Valuing Indigenous cultural connections

Ecosystem accounts are intended to help people monitor the health of the environment, by measuring (‘valuing’) the ways in which humans benefit from nature. These accounts are based on the ecosystem services framework which groups benefits into three broad categories:

  • provisioning services, including food, fresh water, wood, fibre and fuel
  • regulating services, including natural processes that control flood and disease, purify water, reduce erosion and store carbon
  • cultural services, where nature inspires and supports spirituality, provides aesthetic benefits, and is used for recreation, tourism and education.

In western cultures, it is common to estimate the monetary value of these services by working out how much they benefit humans. Values may be compared with each other or added together to estimate the value of an entire ecosystem.

Indigenous cultural values, Country knowledge and management practices provide critical insights about valuing and maintaining our precious ecological resources. The federal Department of Agriculture, Water and the Environment is developing an experimental system to account for ecosystem services. Working together with our Indigenous partners, we will consider whether it is possible to include cultural connections to Country within these experimental accounts, or whether there are alternative ways of recognising Indigenous cultural values.

Ecosystem accounting approaches may not be compatible with Indigenous values, concepts and relationships with Country. First, it is not always appropriate to use money as a metric. Second, the ‘western’ ecosystem service categories may have little or no meaning in Indigenous contexts. Third, these approaches consider that benefits only flow from nature to people. But caring for Country is a two-way reciprocal relationship – people look after Country, and Country looks after people.

Our partners for this project are the Ewamian Aboriginal Corporation (EAC) and the Indigenous Research Committee for Kakadu National Park.

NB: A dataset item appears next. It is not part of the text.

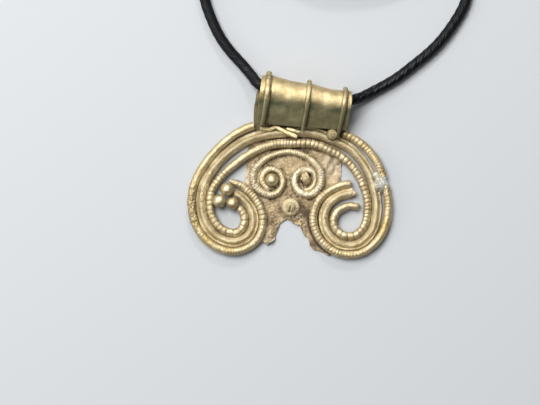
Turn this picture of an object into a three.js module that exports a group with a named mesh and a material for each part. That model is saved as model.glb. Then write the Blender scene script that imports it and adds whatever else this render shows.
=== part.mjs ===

Together we will explore commonalities and differences between western ecosystem accounting frameworks and Indigenous understandings of cultural connections to Country.

This project is:

  • advising the federal Department of Agriculture, Water and the Environment of how best to acknowledge Indigenous cultural values within, or alongside, their experimental ecosystem accounting system, including estimates of value (if possible)
  • developing and testing methods for estimating (prioritising) values and reciprocal relationships between people and Country
  • assisting our partners prioritise different caring for Country activities
  • facilitate networking opportunities between Indigenous project partners
  • providing Indigenous groups with a stronger voice in discussions about ecosystem accounting

Project activities

  • Co-developing an approach to investigate the relationships between Indigenous connections to Country and caring for Country activities, and the relationships between those connections/activities and ecosystem accounting approaches.
  • Holding a workshop with EAC to
    • explore cultural connections to Country
    • trial a decision tool that helps prioritise caring for Country and other activities
    • identify links (or not) between concepts relevant to Indigenous people and concepts used for ecosystem accounting.
  • Revising approach and adapting for use with Kakadu partners, and holding similar workshop(s) with them.
  • Working with partners to identify similarities and differences between ‘cultural connections’ (to Country) and ecosystem accounting and developing recommendations about how cultural connections might be acknowledged (or otherwise) in accounting frameworks.

Anticipated outputs

  • Single case study
  • Journal articles

This project is being led by Dr Diane Jarvis from James Cook University (JCU).

The project will be co-led by Professor Michael Douglas of The University of Western Australia and Professor Natalie Stoeckl of the University of Tasmania, with Indigenous scholar Dr Daniel Grainger from JCU as Chief Investigator.

This project is due for completion in June 2021.